Repot tired indoor plants — spring is an ideal time to freshen up your indoor plants. Repot any which have been in the same container for over two years. Remove the plant from the original container, shake off some of the old potting mix and repot into the same or a slightly larger container using good quality potting mix. Blend a spoonful of Yates Acticote Pots & Planters through the mix for an instant release of nutrients, then controlled feeding over 12 months. Water the plant thoroughly, allow the water to drain away, then return the plant to its position indoors.

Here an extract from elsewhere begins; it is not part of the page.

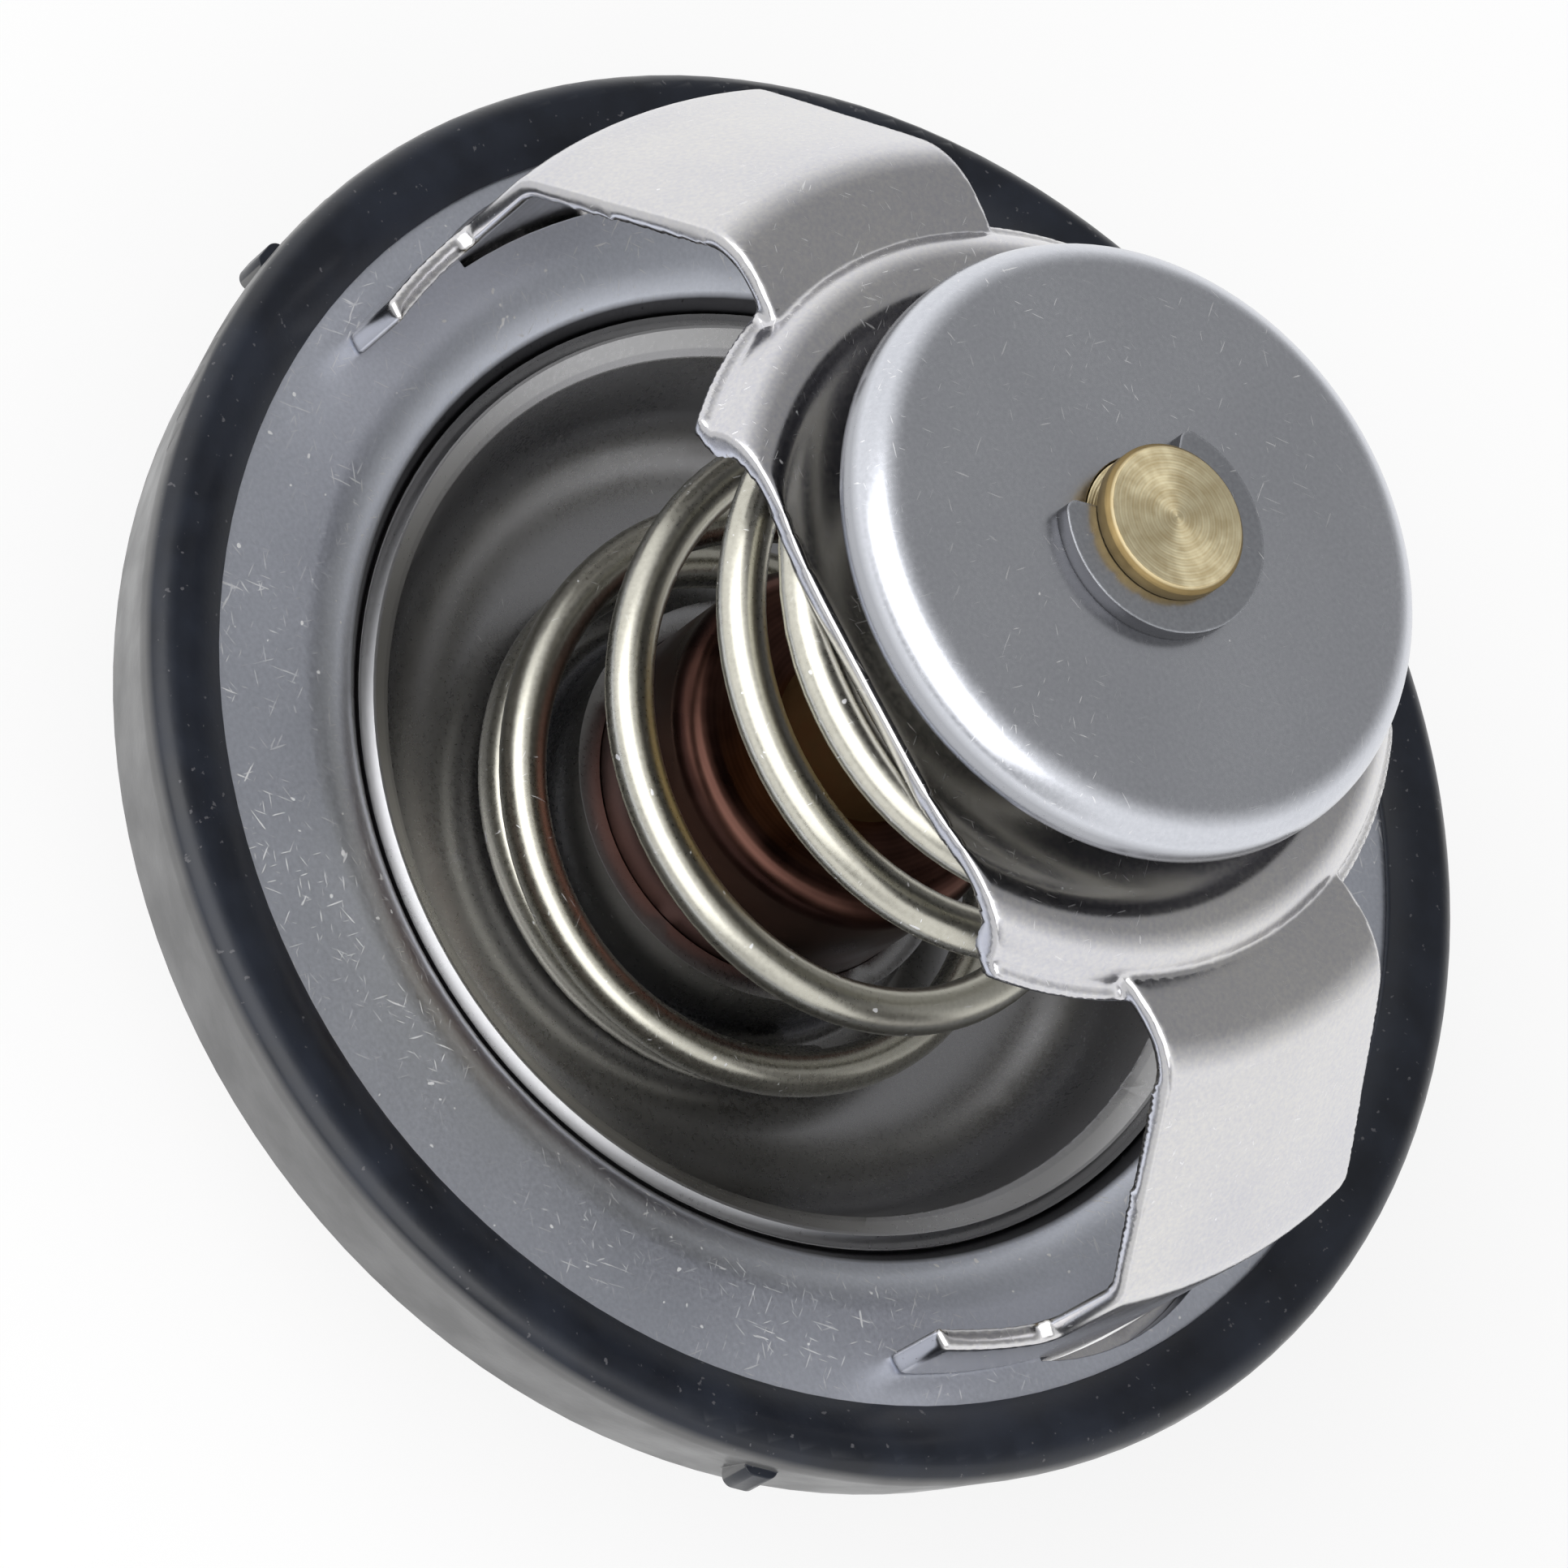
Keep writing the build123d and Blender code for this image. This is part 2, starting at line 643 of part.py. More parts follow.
# Bypass spring: a cone whose turns nest when the disc is pushed down
with BuildPart() as bypass_spring:

    def bypass_spring_height(turn):
        """Flat end turns with an even climb between them."""
        climb_turns = bypass_spring_turns - 2 * bypass_spring_flat_turns
        share = min(max((turn - bypass_spring_flat_turns) / climb_turns, 0), 1)
        return bypass_spring_foot + (bypass_spring_head - bypass_spring_foot) * share

    def bypass_spring_reach(turn):
        """Radius grows evenly from the washer to the disc."""
        growth = bypass_spring_head_radius - bypass_spring_foot_radius
        return bypass_spring_foot_radius + growth * turn / bypass_spring_turns

    with BuildLine() as bypass_line:
        Spline(*coil_points(bypass_spring_turns, bypass_spring_height, bypass_spring_reach,
                            bypass_spring_start_angle))
    with BuildSketch(Plane(origin=bypass_line.line @ 0, z_dir=bypass_line.line % 0)):
        Circle(bypass_wire / 2)
    sweep(is_frenet=True)
bypass_spring.part.label = "bypass_spring"
export_step(bypass_spring.part, "parts/bypass_spring.step")
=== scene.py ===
import bpy
from math import cos, hypot, pi, radians, sin
from mathutils import Matrix, Vector


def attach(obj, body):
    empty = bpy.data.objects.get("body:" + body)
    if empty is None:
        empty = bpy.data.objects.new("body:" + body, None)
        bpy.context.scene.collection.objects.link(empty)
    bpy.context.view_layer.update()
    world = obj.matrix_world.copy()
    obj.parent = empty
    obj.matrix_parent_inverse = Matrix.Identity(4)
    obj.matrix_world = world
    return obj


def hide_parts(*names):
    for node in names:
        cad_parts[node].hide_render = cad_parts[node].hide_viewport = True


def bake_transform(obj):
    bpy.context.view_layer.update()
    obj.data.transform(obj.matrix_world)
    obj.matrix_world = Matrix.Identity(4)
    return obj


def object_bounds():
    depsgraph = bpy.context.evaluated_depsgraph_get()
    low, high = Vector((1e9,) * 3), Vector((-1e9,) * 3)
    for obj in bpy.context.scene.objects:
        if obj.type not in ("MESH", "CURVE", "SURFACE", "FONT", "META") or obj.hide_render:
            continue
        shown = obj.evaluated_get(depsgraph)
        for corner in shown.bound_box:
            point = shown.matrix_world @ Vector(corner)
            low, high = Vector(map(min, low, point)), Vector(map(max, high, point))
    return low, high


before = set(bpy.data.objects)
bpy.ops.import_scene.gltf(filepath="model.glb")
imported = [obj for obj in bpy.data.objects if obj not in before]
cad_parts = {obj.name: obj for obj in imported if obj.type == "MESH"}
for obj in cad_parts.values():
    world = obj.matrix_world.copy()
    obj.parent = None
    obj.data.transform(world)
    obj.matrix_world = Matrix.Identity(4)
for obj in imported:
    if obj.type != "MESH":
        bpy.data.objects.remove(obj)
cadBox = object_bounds()
mm = 0.001
fullTurn = 2 * pi
sharpAngle = 32  # edges that bend more are rounded
smoothAngle = 34  # edges that bend less are shaded smooth
solidMerge = 0.0005  # points of a solid this near in mm are one


def deselectAll():
    if bpy.context.object and bpy.context.object.mode != "OBJECT":
        bpy.ops.object.mode_set(mode="OBJECT")
    bpy.ops.object.select_all(action="DESELECT")


def makeActive(piece):
    deselectAll()
    piece.select_set(True)
    bpy.context.view_layer.objects.active = piece


def applyModifiers(piece):
    makeActive(piece)
    for modifier in list(piece.modifiers):
        bpy.ops.object.modifier_apply(modifier=modifier.name)


def smoothPiece(piece, angle):
    makeActive(piece)
    bpy.ops.object.shade_smooth_by_angle(angle=radians(angle))


def tidyMesh(piece, distance):
    makeActive(piece)
    bpy.ops.object.mode_set(mode="EDIT")
    bpy.ops.mesh.select_all(action="SELECT")
    bpy.ops.mesh.remove_doubles(threshold=distance * mm)
    bpy.ops.mesh.normals_make_consistent(inside=False)
    bpy.ops.object.mode_set(mode="OBJECT")


# selects the edges whose two ends both pass the test, which gets x, y, z in mm, and stays in edit mode
def selectEdges(piece, test):
    makeActive(piece)
    bpy.ops.object.mode_set(mode="EDIT")
    bpy.ops.mesh.select_mode(type="EDGE")
    bpy.ops.mesh.select_all(action="DESELECT")
    bpy.ops.object.mode_set(mode="OBJECT")
    passed = [test(*(vertex.co / mm)) for vertex in piece.data.vertices]
    for edge in piece.data.edges:
        edge.select = all(passed[corner] for corner in edge.vertices)
    bpy.ops.object.mode_set(mode="EDIT")


def mergedCopy(node, name):
    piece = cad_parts[node].copy()
    piece.data = piece.data.copy()
    for key in list(piece.keys()):
        del piece[key]
    piece.parent = None
    piece.name = piece.data.name = name
    bpy.context.scene.collection.objects.link(piece)
    piece.data.materials.clear()
    tidyMesh(piece, solidMerge)
    return piece


# sheet with rolled edges: an even skin on the solid, smoothed and drawn back to it several times
def sheetOfNode(node, look):
    guide = mergedCopy(node, node + ".guide")
    piece = mergedCopy(node, node + ".finished")
    skin = piece.modifiers.new("skin", "REMESH")
    skin.mode = "VOXEL"
    skin.voxel_size = look["gridSize"] * mm
    applyModifiers(piece)
    for _ in range(look["rolls"]):
        relax = piece.modifiers.new("relax", "SMOOTH")
        relax.factor = 0.5
        relax.iterations = look["relaxSteps"]
        draw = piece.modifiers.new("draw", "SHRINKWRAP")
        draw.target = guide
        draw.wrap_method = "NEAREST_SURFACEPOINT"
        applyModifiers(piece)
    settle = piece.modifiers.new("settle", "SMOOTH")
    settle.factor = 0.5
    settle.iterations = look["settleSteps"]
    applyModifiers(piece)
    bpy.data.objects.remove(guide, do_unlink=True)
    return piece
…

Tip: Keep indoor plants dust free by placing them in the shower for a quick rinse off every four weeks.

Tidy trim backs

Geraniums, pelargoniums, fuchsia and hibiscus can be trimmed back and tidied up now. Use secateurs or hedge shears to remove around a third of the old woody growth, to encourage fresh new growth and lots of summer flowers. Follow pruning with an application of Yates Thrive Flower & Fruit which encourages plenty of new growth and prolific flowering, then a layer of organic mulch for garden plants. Top up potted plants with additional fresh potting mix if the original mix has slumped.

Spring wake up

Liquid fertilisers are an easy and quick way to give spring gardens a much needed post winter refresh. Liquid fertilisers help support the flush of spring growth and encourage lots of flowers. New Yates Thrive Natural Fish & Seaweed + contains a special combination of fish and seaweed, as well as a soil conditioner, which provide organic nutrients and enrich and nurture soils and improve plant nutrient uptake. It’s also boosted with fast acting nutrients for rapid results. Yates Thrive Natural Fish & Seaweed + gives all the health tonic benefits of seaweed as well as the nutrients plants need for healthy growth.